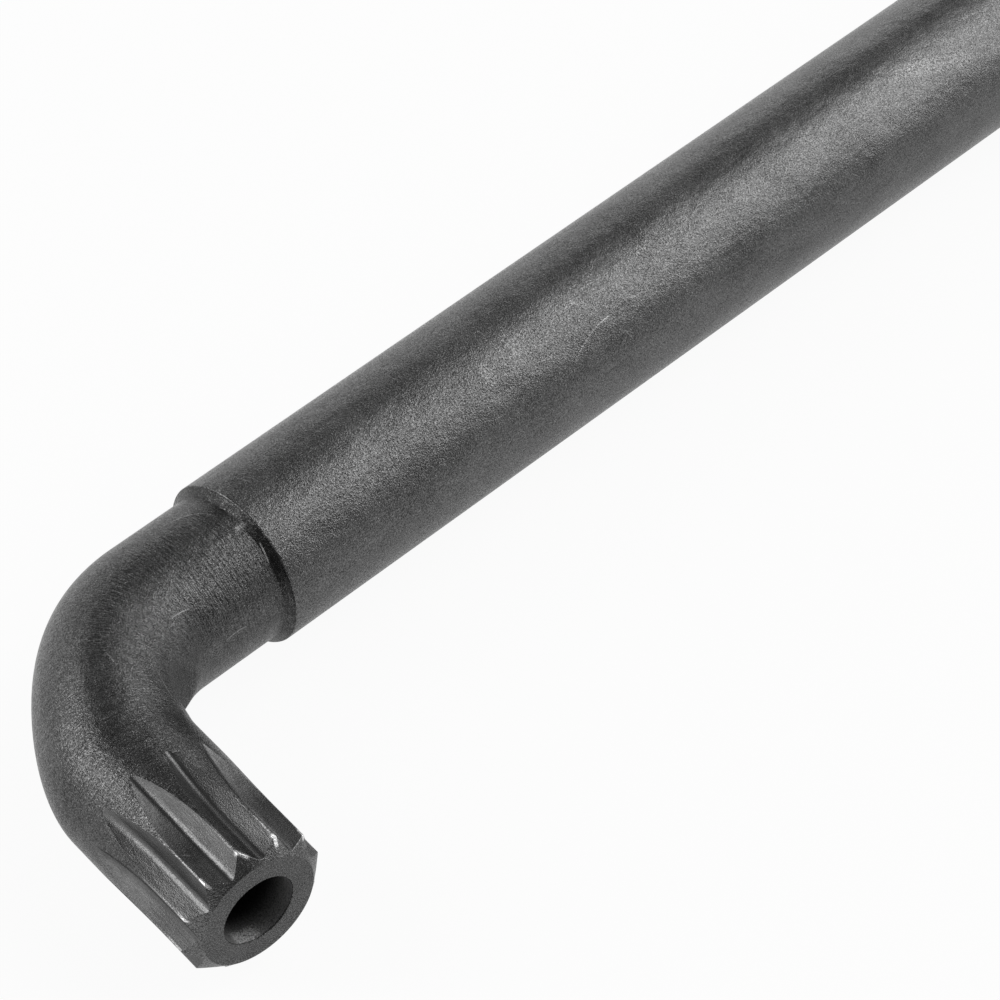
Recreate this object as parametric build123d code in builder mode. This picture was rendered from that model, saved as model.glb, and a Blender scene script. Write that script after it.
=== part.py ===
from build123d import *
import os
from math import acos, degrees, log, pi, radians, sin, tan

# Angled spline key: a round shank, turned down at a steep shoulder to a thinner neck that bends
# round to a short twelve-point bit. One piece of steel, in millimetres and degrees.
#
# Frame: the origin is the centre of the tip's end face, where the pin hole opens. The bit's axis
# is Y and the tip points along -Y. The key lies flat, with both arms' axes in the XY plane.

# Bit
bit_diameter = 9.86           # across its points
bit_length = 11.95            # straight, from the tip to the bend

# Bend: it swells from the bit to the neck, and bending has left it oval
bend_radius = 9.6             # centreline
bend_angle = 84.0
bend_flattening = 0.76        # most that its outer side falls short of round
bend_widening = 0.2           # most that each of its flanks stands out
flattest_share = 0.4          # of the way round from the bit
bend_stations = 8             # ovals it is carried through, after the first

# Print that the bending pin has pressed into the inside of the bend
bending_pin_diameter = 4.8
print_depth = 1.0             # where it is deepest
print_share = 0.44            # of the way round from the bit, where it is deepest

# Neck
neck_diameter = 10.0
neck_length = 5.9             # straight, from the bend to the shoulder

# Shank, which starts with a steep cone as its shoulder
shoulder_height = 0.55        # across the shank
shoulder_length = 0.5         # along it
shank_length = 105.5          # with the shoulder
far_end_chamfer = 0.8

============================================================

# [WHAT THE EXERCISE ASKS]
Print, unaltered, every line from the beginning of the material down to the line with "from math import".

# [RESPONSE]
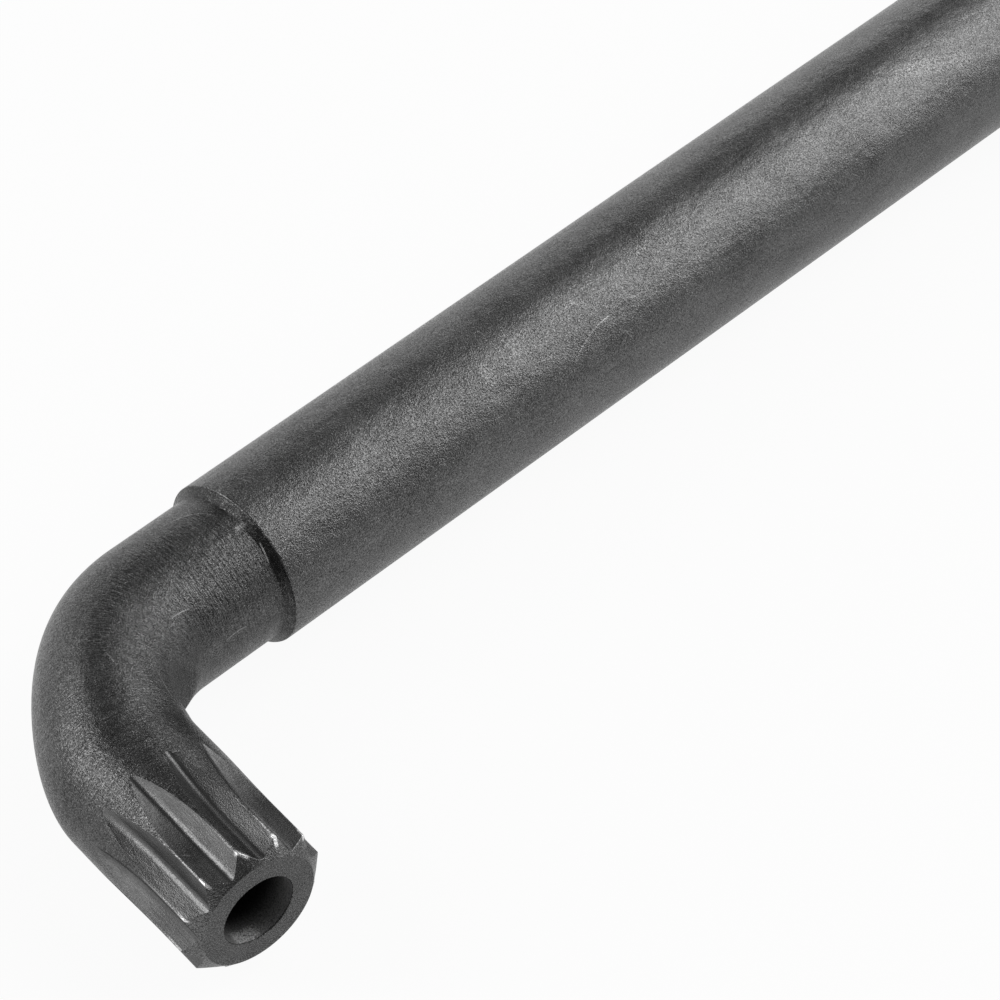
Recreate this object as parametric build123d code in builder mode. This picture was rendered from that model, saved as model.glb, and a Blender scene script. Write that script after it.
=== part.py ===
from build123d import *
import os
from math import acos, degrees, log, pi, radians, sin, tan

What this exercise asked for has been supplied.